Mais nous autres, qui avions lu la première page par dessus la jambe, pressés d'en lire d'autres, qui l'avons vu s'abîmer dans le stupre, la fornication et le petit commerce, et tout raconter à sa femme, Edith, tellement morte qu'il lui dit tout, tellement attentive et tolérante, qu'est-ce que cela peut bien faire? Nous avons lu presque le même livre: l'histoire d'un type, comme vous et moi, né attaché au plafond, dont la vie consiste à se délivrer de ses liens, et à s'écraser comme une merde sur le sol. Et qu'importe la façon de battre de l'aile, la vie c'est de tomber. Avec ou sans la douleur du deuil. Le seul choix est celui de l'ivresse. Francis se saoule de sexe, à mort.

Malgré qu'il en ait, Philippe Djian n'a pas écrit un livre pornographique mais un roman romanesque qui n'exclut pas le moyen de la pornographie pour parvenir à ses fins. Francis (veuf ou non, c'est à vous de voir), est un écrivain qui connut la gloire, qui l'a perdue de vue mais sait la reconnaître chez les autres, les plus jeunes, les sang neuf, ce Patrick, par exemple: «Patrick était un écrivain impeccable, ce qui signifiait qu'il n'avait pas beaucoup de temps pour s'occuper du reste», page 25, Francis s'occupera un peu de la gloire de Patrick et beaucoup du corps de Nicole, sa femme. La pornographie est un exercice de style, comme la démonstration que des trois écrivains présents, Francis le narrateur jumeau de l'auteur, Patrick, l'encensé, qui figure le Djian de 30 ans, et Philippe Djian lui-même, le seul attelé à écrire ce livre, que des trois, donc, le dernier ne donne pas sa part aux chiens, et que c'est lui qui fixe la hauteur de la barre: «La pornographie est un art très difficile. Très minutieux. Seuls les meilleurs sont capable de s'y frotter... Savoir manier l'obscénité est une grâce peu répandue», page 106 («Un écrivain qui a ce don a tous les autres», ajoute-t-il, 59 pages plus loin). L'exercice est réussi, toujours sauvé du pire par le rire. Le diable est dans les détails, ici l'on s'astique à l'imparfait du subjonctif: «Je la suspendit au plafond et la branlai jusqu'à l'os, malgré d'interminables convulsions qui me firent craindre un moment que le crochet ne cédât et que nous ne prissions le toit sur la tête», page 321.

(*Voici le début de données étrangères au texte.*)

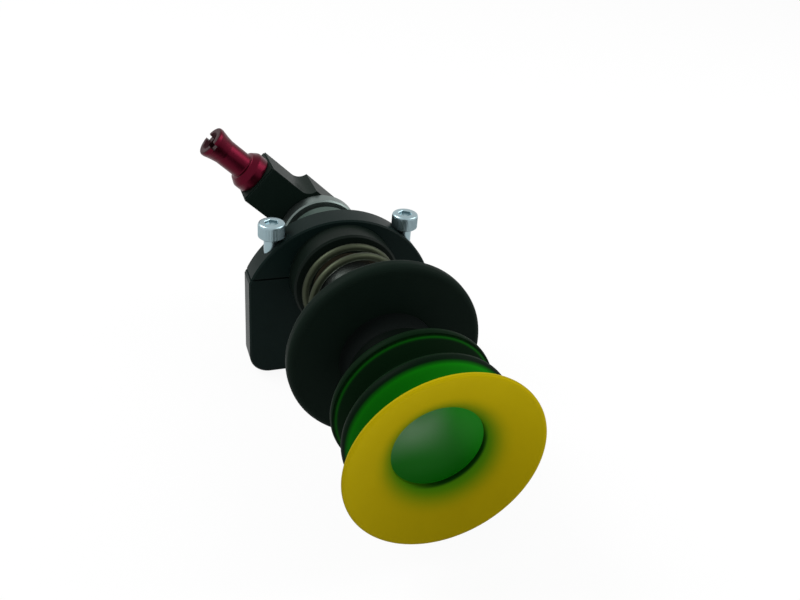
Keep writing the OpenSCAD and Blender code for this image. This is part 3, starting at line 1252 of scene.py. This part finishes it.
@dataclass
class HoseNipple:
    """The red nipple with its rounded collar, its flare and the notch across its mouth.

    The foot and the mouth are distances from the gripper's axis, out along the arm. The visible
    piece stays inside its solid by the slack.
    """

    foot: float = 29.0
    spigot: float = 8.0
    bore_r: float = 2.5
    shank_r: float = 4.98
    collar_r: float = 7.0
    barrel_r: float = 4.5
    flare_r: float = 5.5
    mouth: float = 48.8
    slack: float = 0.02
    notch_w: float = 1.8
    notch_depth: float = 1.5
    sides: int = 128
    sharp: float = 40.0

    def place(self) -> Matrix:
        """The frame whose Z runs out along the arm.

        Returns:
            The frame, whose X runs rearwards along the gripper's axis.
        """
        out = Vector((math.cos(math.radians(ARM_ANGLE)), 0, math.sin(math.radians(ARM_ANGLE))))
        side = Vector((0, 1, 0))
        turn = Matrix((side, out.cross(side), out)).transposed().to_4x4()
        return Matrix.Translation(on_axis(ARM_T)) @ turn

    def turned(self) -> bpy.types.Mesh:
        """Turns the nipple from its outline, bore and all.

        Returns:
            The mesh, in metres.
        """
        foot, end, mouth = self.foot, self.foot - self.spigot, self.mouth - self.slack / 2
        collar_r, flare_r = self.collar_r - self.slack, self.flare_r - self.slack
        outline = fillet([
            (self.bore_r, end, 0), (self.shank_r - 0.4, end, 0), (self.shank_r, end + 0.4, 0),
            (self.shank_r, foot + self.slack, 0), (collar_r, foot + self.slack, 0.2),
            (collar_r, foot + 3.4, 1.6), (5.55, foot + 5.5, 0.5),
            (self.barrel_r, foot + 5.7, 0.35), (self.barrel_r, 42.6, 1.5),
            (self.barrel_r + 0.4, 45.0, 1.5), (flare_r, 47.4, 0.5), (flare_r, mouth, 0.75),
            (self.bore_r + 0.9, mouth, 0.2), (self.bore_r, self.mouth - 1.4, 0.2),
        ])
        return lathe(split_long(outline, 1.2), self.place(), self.sides)

    def notch(self) -> bpy.types.Mesh:
        """Makes the bar that cuts the notch, along the gripper's axis.

        Returns:
            The bar's mesh, in metres.
        """
        work = bmesh.new()
        size = Vector((3 * self.flare_r, self.notch_w, 2 * self.notch_depth)) * MM
        spot = Matrix.Translation((0, 0, self.mouth * MM)) @ Matrix.Diagonal((*size, 1))
        bmesh.ops.create_cube(work, size=1.0, matrix=self.place() @ spot)
        return written("notch_cutter", work)

    def build(self) -> Pieces:
        """Builds the nipple.

        Returns:
            The nipple by name.
        """
        nipple = finish_mesh("hose_nipple", self.turned(), NIPPLE.make(), self.sharp)
        cutter = added("notch_cutter", self.notch())
        cut = nipple.modifiers.new("notch", "BOOLEAN")
        cut.operation = "DIFFERENCE"
        cut.solver = "EXACT"
        cut.object = cutter
        nipple.data = frozen(nipple)
        bpy.data.objects.remove(cutter)
        shade(nipple.data, self.sharp)
        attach(nipple, "plunger")
        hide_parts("nipple")
        return {"nipple": nipple}


@dataclass
class MachinedParts:
    """The solids that keep their shape and take a finish of their own."""

    finishes: Dict[str, Finish] = field(default_factory=lambda: {
        "cup_hub": HUB_BLACK, "hub_seal": SEAL, "backing_disc": DISC, "stem": STEM,
        "front_washer": ZINC, "sleeve_flange": TURNED_BLACK, "guide_sleeve": BARREL_BLACK_SHEEN,
        "front_liner": LINER, "rear_liner": LINER, "clamp_base": CLAMP_BLACK,
        "clamp_cap": CLAMP_BLACK, "buffer_ring": SEAL, "stop_collar": COLLAR,
        "collar_screw": OXIDE, "elbow_body": ELBOW_BLACK, "elbow_seal": SEAL,
        "nipple_seal": SEAL,
    })

    def build(self) -> Pieces:
        """Dresses each solid, and makes each finish once.

        Returns:
            The solids by name.
        """
        made: Dict[str, bpy.types.Material] = {}
        for node, finish in self.finishes.items():
            if finish.name not in made:
                made[finish.name] = finish.make()
            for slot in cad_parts[node].material_slots:
                slot.material = made[finish.name]
        return {node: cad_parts[node] for node in self.finishes}


# ---- Studio ----


@dataclass(frozen=True)
class Lamp:
    """A soft square lamp, with its place and side in metres and its power in watts."""

    name: str
    at: Place
    side: float
    power: float

    def build(self, aim: Place) -> None:
        """Adds the lamp.

        Args:
            aim: The place that it faces.
        """
        data = bpy.data.lights.new(self.name, "AREA")
        data.shape = "SQUARE"
        data.size = self.side
        data.energy = self.power
        lamp = added(self.name, data)
        lamp.location = self.at
        lamp.rotation_euler = (Vector(aim) - Vector(self.at)).to_track_quat("-Z", "Y").to_euler()


@dataclass
class Studio:
    """The camera, the pale floor, the white surroundings and the soft lamps.

    The camera's turn is its tilt, roll and heading in degrees, and places are in metres. Levels
    are shares of white: level all round, open_level on the tent's open side.
    """

    camera_at: Place = (-0.0672, -0.2273, 0.1645)
    camera_turn: Tuple[float, float, float] = (59.428, -4.706, -18.978)
    lens: float = 36.0
    sensor: float = 36.0
    nearest: float = 0.005
    open_side: Place = (-0.15, -0.86, 0.48)
    open_fade: Fade = (0.15, 0.8)
    open_level: float = 0.72
    level: float = 0.9
    floor_r: float = 4.0
    floor_sides: int = 96
    floor_colour: Colour = (0.7, 0.7, 0.7, 1.0)
    floor_white: float = 0.92
    lamps: Tuple[Lamp, ...] = (
        Lamp("key", (-0.55, 0.35, 0.75), 0.5, 7.0),
        Lamp("fill", (0.6, -0.1, 0.55), 0.5, 3.0),
    )

    def camera(self) -> None:
        """Adds the camera."""
        data = bpy.data.cameras.new("camera")
        data.lens = self.lens
        data.sensor_width = self.sensor
        data.clip_start = self.nearest
        camera = added("camera", data)
        camera.location = self.camera_at
        camera.rotation_euler = [math.radians(turn) for turn in self.camera_turn]
        bpy.context.scene.camera = camera

    def world(self) -> None:
        """Adds white surroundings that are dim on the open side of the tent."""
        world = bpy.data.worlds.new("tent")
        bpy.context.scene.world = world
        tent = Painter.on(world)
        way = tent.node("ShaderNodeTexCoord", output="Generated")
        facing = tent.node("ShaderNodeVectorMath", {"operation": "DOT_PRODUCT"},
                           {0: way, 1: tuple(Vector(self.open_side).normalized())}, output="Value")
        dark = facing.step(*self.open_fade)
        seen = tent.seen()
        strength = (self.level - dark * (self.level - self.open_level)) * (1 - seen) + seen
        light = tent.node("ShaderNodeBackground", sockets={"Color": WHITE, "Strength": strength})
        tent.node("ShaderNodeOutputWorld", sockets={"Surface": light})

    def floor(self) -> None:
        """Adds the pale floor, which is white to the camera and keeps a soft shadow."""
        work = bmesh.new()
        bmesh.ops.create_circle(work, cap_ends=True, radius=self.floor_r,
                                segments=self.floor_sides)
        mesh = written("floor", work)
        material = bpy.data.materials.new("floor_white")
        paint = Painter.on(material)
        share = paint.seen() * self.floor_white
        lit = paint.node("ShaderNodeBsdfDiffuse", sockets={"Color": self.floor_colour})
        bright = paint.node("ShaderNodeEmission", sockets={"Color": WHITE, "Strength": 1.0})
        both = paint.node("ShaderNodeMixShader", sockets={0: share, 1: lit, 2: bright})
        paint.node("ShaderNodeOutputMaterial", sockets={"Surface": both})
        mesh.materials.append(material)
        added("floor", mesh)

    def build(self) -> None:
        """Builds the whole studio."""
        bpy.context.scene.view_settings.view_transform = "Standard"
        self.camera()
        self.world()
        self.floor()
        for lamp in self.lamps:
            lamp.build(aim=on_axis(CLAMP_T))


def main() -> None:
    """Builds the studio and the gripper, and reports each piece."""
    Studio().build()
    assemblies = [
        MachinedParts(), SuctionCup(), Suspension(),
        ClampScrew("clamp_screw_left", "screw_left", -SCREW_X),
        ClampScrew("clamp_screw_right", "screw_right", SCREW_X), HoseNipple(),
    ]
    for assembly in assemblies:
        for name, piece in assembly.build().items():
            LOG.info("%s: %s, %d faces", type(assembly).__name__, name, len(piece.data.polygons))


if __name__ == "__main__":
    main()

Ces pages («L'étrange beauté de la pornographie», 370), occupent la moitié du terrain, elles sont le paysage humide du livre, elles laissent assez d'espace à des contrées plus sèches où Djian retrouve ses personnages d'écrivains qui ne l'envoient pas dire, ces hommes et ces femmes qui n'ont pas tous besoin que des avions s'écrasent pour tenir la vie pour fragile, éphémère et dérisoire, et qui s'abîment entre frime et lucidité. Evidemment il ne se prive jamais de lâcher quelques vérités premières qui, si on les raboutait depuis son premier livre, constitueraient son art poétique, du genre: «Aucun écrivain véritable n'était capable de fair play», «la seule ambition véritable préalable à l'écriture d'un roman est de ne pas crever comme un chien», «on écrit de bons livres avec de la colère, pas avec de la bile», «pour un écrivain, quelles sont les trois qualités indispensables? La générosité, la colère et le sens de la dérision», et pour un critique alors? «En matière de littérature, notre homme n'aurait pas fait la différence entre sa tête et son trou du cul.» Bon, si c'est ça, on arrête.